-- Begin Dataset content --
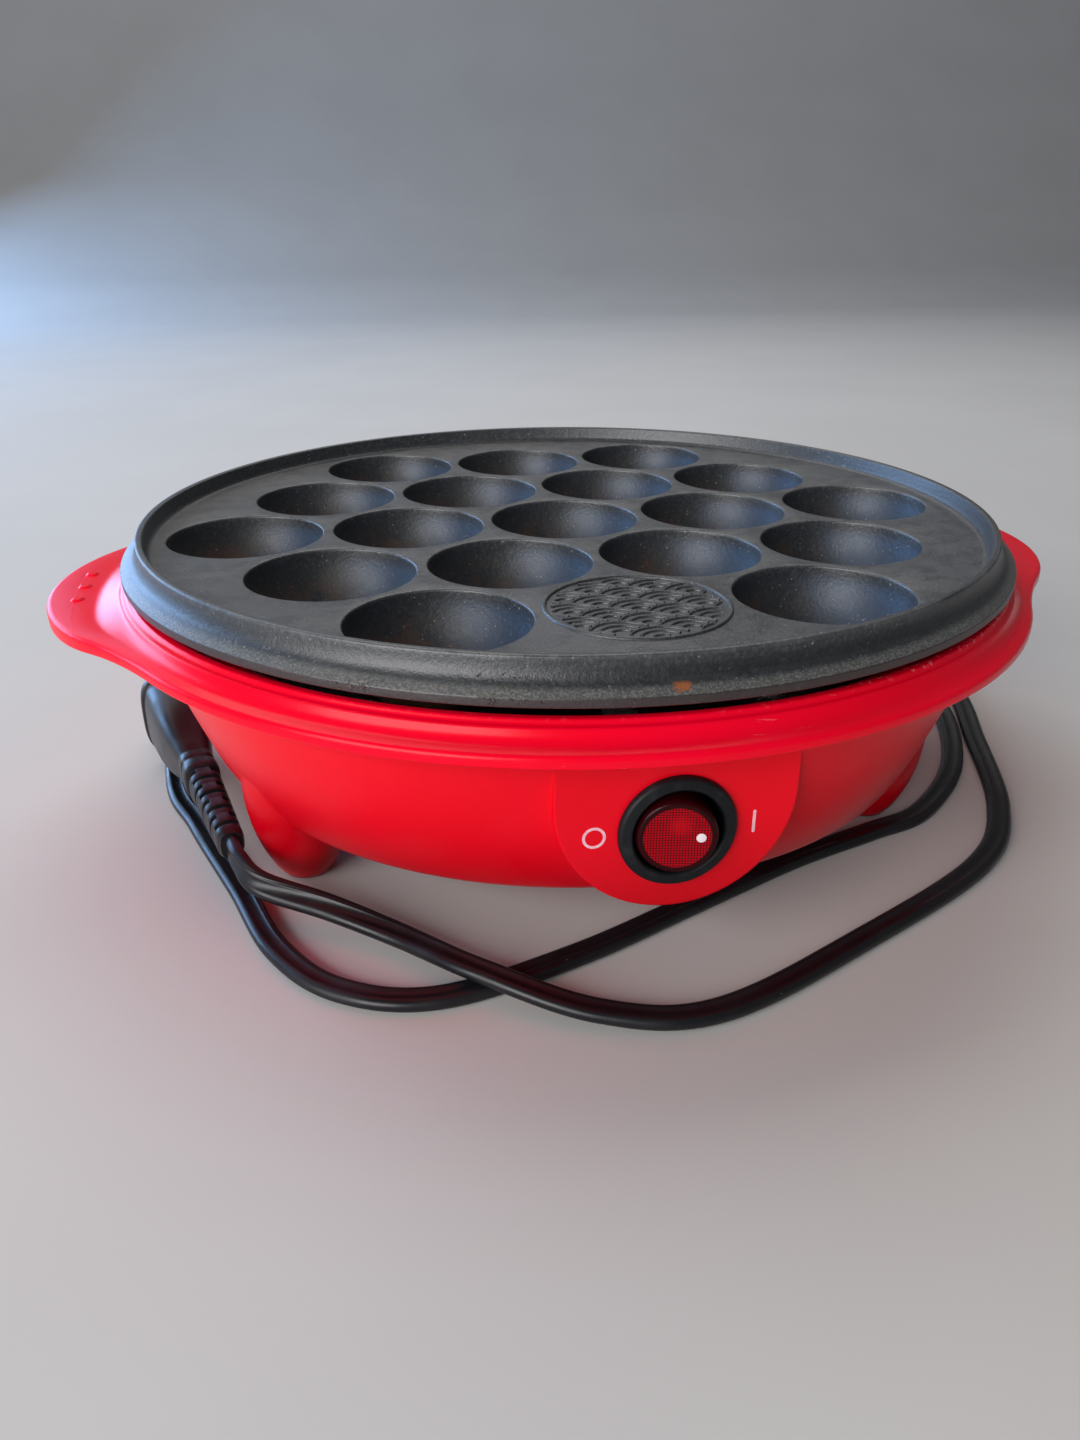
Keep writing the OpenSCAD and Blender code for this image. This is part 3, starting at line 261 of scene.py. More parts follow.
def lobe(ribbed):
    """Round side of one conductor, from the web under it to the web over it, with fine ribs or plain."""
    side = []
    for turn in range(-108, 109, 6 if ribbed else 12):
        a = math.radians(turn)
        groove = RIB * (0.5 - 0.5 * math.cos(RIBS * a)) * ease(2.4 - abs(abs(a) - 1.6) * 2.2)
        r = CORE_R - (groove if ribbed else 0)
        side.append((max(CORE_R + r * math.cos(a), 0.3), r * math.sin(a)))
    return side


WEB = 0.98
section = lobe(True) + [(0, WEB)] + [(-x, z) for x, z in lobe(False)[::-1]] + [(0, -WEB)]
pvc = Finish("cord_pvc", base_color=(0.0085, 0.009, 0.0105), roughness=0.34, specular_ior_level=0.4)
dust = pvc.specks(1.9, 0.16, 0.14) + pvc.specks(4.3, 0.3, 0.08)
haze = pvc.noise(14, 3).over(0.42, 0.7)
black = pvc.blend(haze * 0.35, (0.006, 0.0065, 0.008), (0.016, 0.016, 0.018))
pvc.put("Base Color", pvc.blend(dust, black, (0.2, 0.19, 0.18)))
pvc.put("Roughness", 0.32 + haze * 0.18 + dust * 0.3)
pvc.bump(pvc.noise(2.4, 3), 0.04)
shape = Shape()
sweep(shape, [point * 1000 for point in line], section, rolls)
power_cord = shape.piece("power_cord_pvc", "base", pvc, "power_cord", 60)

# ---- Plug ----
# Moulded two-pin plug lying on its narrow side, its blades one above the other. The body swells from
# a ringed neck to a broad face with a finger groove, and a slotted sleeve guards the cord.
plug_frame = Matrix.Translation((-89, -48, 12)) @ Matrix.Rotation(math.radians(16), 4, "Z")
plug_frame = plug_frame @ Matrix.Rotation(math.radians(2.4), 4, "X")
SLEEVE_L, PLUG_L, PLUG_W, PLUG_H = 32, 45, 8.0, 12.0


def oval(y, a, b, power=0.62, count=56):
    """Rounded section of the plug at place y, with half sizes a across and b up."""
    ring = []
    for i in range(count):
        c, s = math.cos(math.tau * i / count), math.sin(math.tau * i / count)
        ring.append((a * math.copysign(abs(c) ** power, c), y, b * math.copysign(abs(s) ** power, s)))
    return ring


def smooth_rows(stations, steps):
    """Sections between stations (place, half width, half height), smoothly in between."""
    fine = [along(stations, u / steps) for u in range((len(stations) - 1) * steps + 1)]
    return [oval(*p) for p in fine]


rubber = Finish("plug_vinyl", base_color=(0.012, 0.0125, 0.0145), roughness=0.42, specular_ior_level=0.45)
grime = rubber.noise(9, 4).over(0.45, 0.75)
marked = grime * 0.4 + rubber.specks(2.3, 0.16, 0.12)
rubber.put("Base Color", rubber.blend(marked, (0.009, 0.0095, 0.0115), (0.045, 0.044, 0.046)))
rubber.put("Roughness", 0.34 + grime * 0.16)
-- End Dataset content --
Problem: Recopy the whole listing exactly.

Response to the exercise:
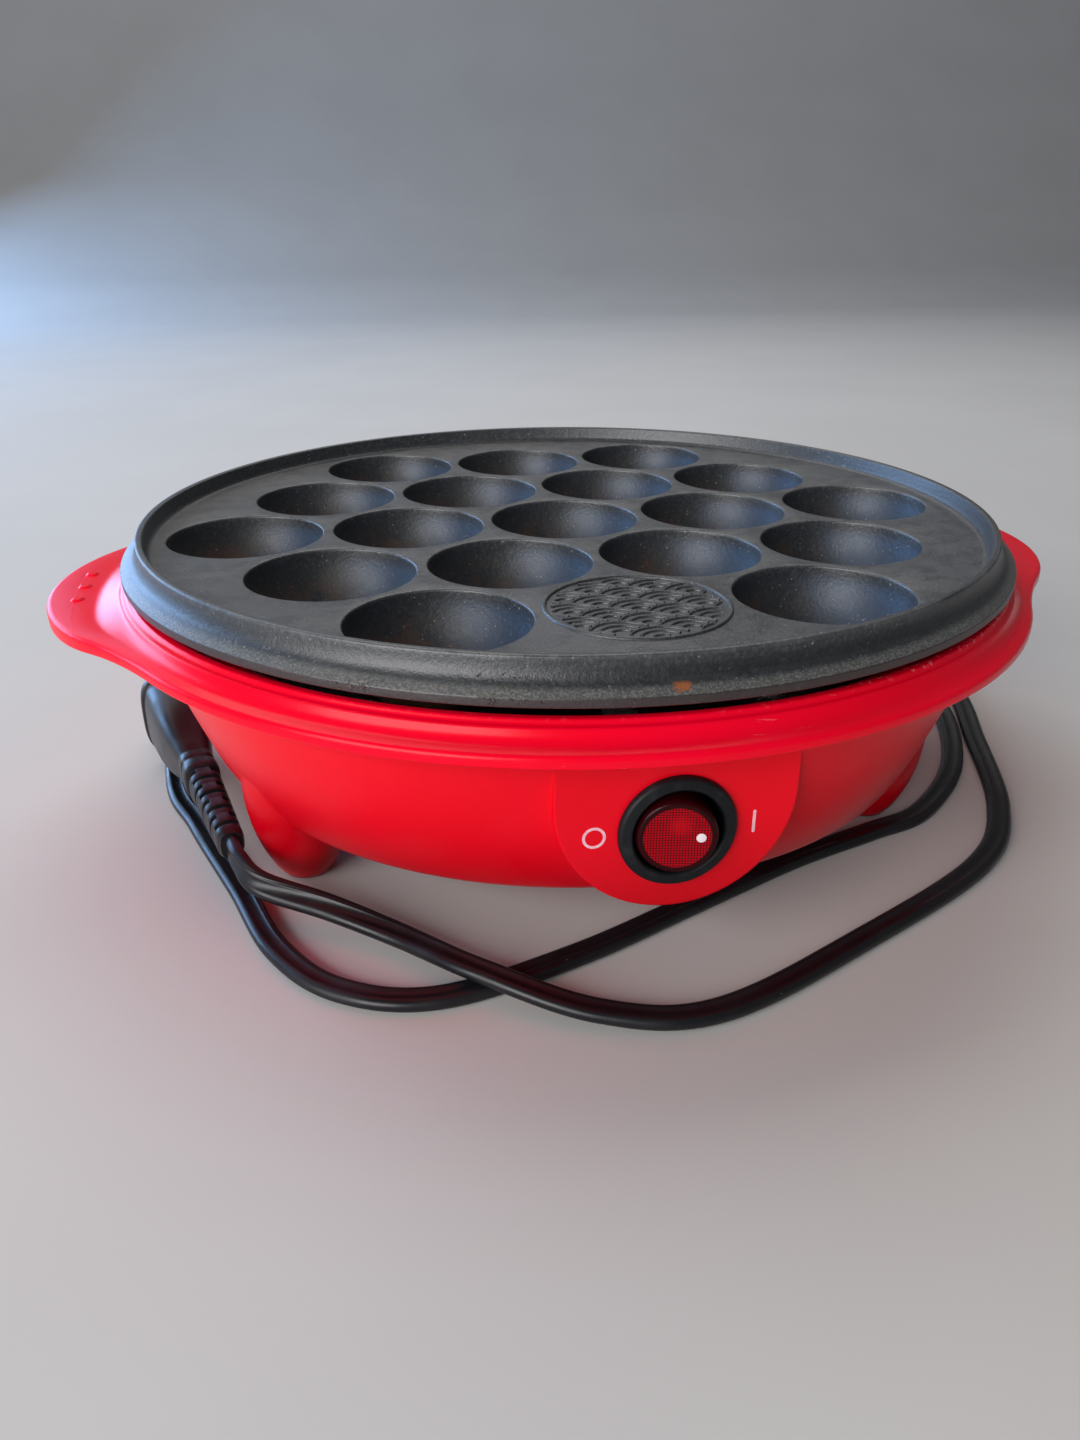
Keep writing the OpenSCAD and Blender code for this image. This is part 3, starting at line 261 of scene.py. More parts follow.
def lobe(ribbed):
    """Round side of one conductor, from the web under it to the web over it, with fine ribs or plain."""
    side = []
    for turn in range(-108, 109, 6 if ribbed else 12):
        a = math.radians(turn)
        groove = RIB * (0.5 - 0.5 * math.cos(RIBS * a)) * ease(2.4 - abs(abs(a) - 1.6) * 2.2)
        r = CORE_R - (groove if ribbed else 0)
        side.append((max(CORE_R + r * math.cos(a), 0.3), r * math.sin(a)))
    return side


WEB = 0.98
section = lobe(True) + [(0, WEB)] + [(-x, z) for x, z in lobe(False)[::-1]] + [(0, -WEB)]
pvc = Finish("cord_pvc", base_color=(0.0085, 0.009, 0.0105), roughness=0.34, specular_ior_level=0.4)
dust = pvc.specks(1.9, 0.16, 0.14) + pvc.specks(4.3, 0.3, 0.08)
haze = pvc.noise(14, 3).over(0.42, 0.7)
black = pvc.blend(haze * 0.35, (0.006, 0.0065, 0.008), (0.016, 0.016, 0.018))
pvc.put("Base Color", pvc.blend(dust, black, (0.2, 0.19, 0.18)))
pvc.put("Roughness", 0.32 + haze * 0.18 + dust * 0.3)
pvc.bump(pvc.noise(2.4, 3), 0.04)
shape = Shape()
sweep(shape, [point * 1000 for point in line], section, rolls)
power_cord = shape.piece("power_cord_pvc", "base", pvc, "power_cord", 60)

# ---- Plug ----
# Moulded two-pin plug lying on its narrow side, its blades one above the other. The body swells from
# a ringed neck to a broad face with a finger groove, and a slotted sleeve guards the cord.
plug_frame = Matrix.Translation((-89, -48, 12)) @ Matrix.Rotation(math.radians(16), 4, "Z")
plug_frame = plug_frame @ Matrix.Rotation(math.radians(2.4), 4, "X")
SLEEVE_L, PLUG_L, PLUG_W, PLUG_H = 32, 45, 8.0, 12.0


def oval(y, a, b, power=0.62, count=56):
    """Rounded section of the plug at place y, with half sizes a across and b up."""
    ring = []
    for i in range(count):
        c, s = math.cos(math.tau * i / count), math.sin(math.tau * i / count)
        ring.append((a * math.copysign(abs(c) ** power, c), y, b * math.copysign(abs(s) ** power, s)))
    return ring


def smooth_rows(stations, steps):
    """Sections between stations (place, half width, half height), smoothly in between."""
    fine = [along(stations, u / steps) for u in range((len(stations) - 1) * steps + 1)]
    return [oval(*p) for p in fine]


rubber = Finish("plug_vinyl", base_color=(0.012, 0.0125, 0.0145), roughness=0.42, specular_ior_level=0.45)
grime = rubber.noise(9, 4).over(0.45, 0.75)
marked = grime * 0.4 + rubber.specks(2.3, 0.16, 0.12)
rubber.put("Base Color", rubber.blend(marked, (0.009, 0.0095, 0.0115), (0.045, 0.044, 0.046)))
rubber.put("Roughness", 0.34 + grime * 0.16)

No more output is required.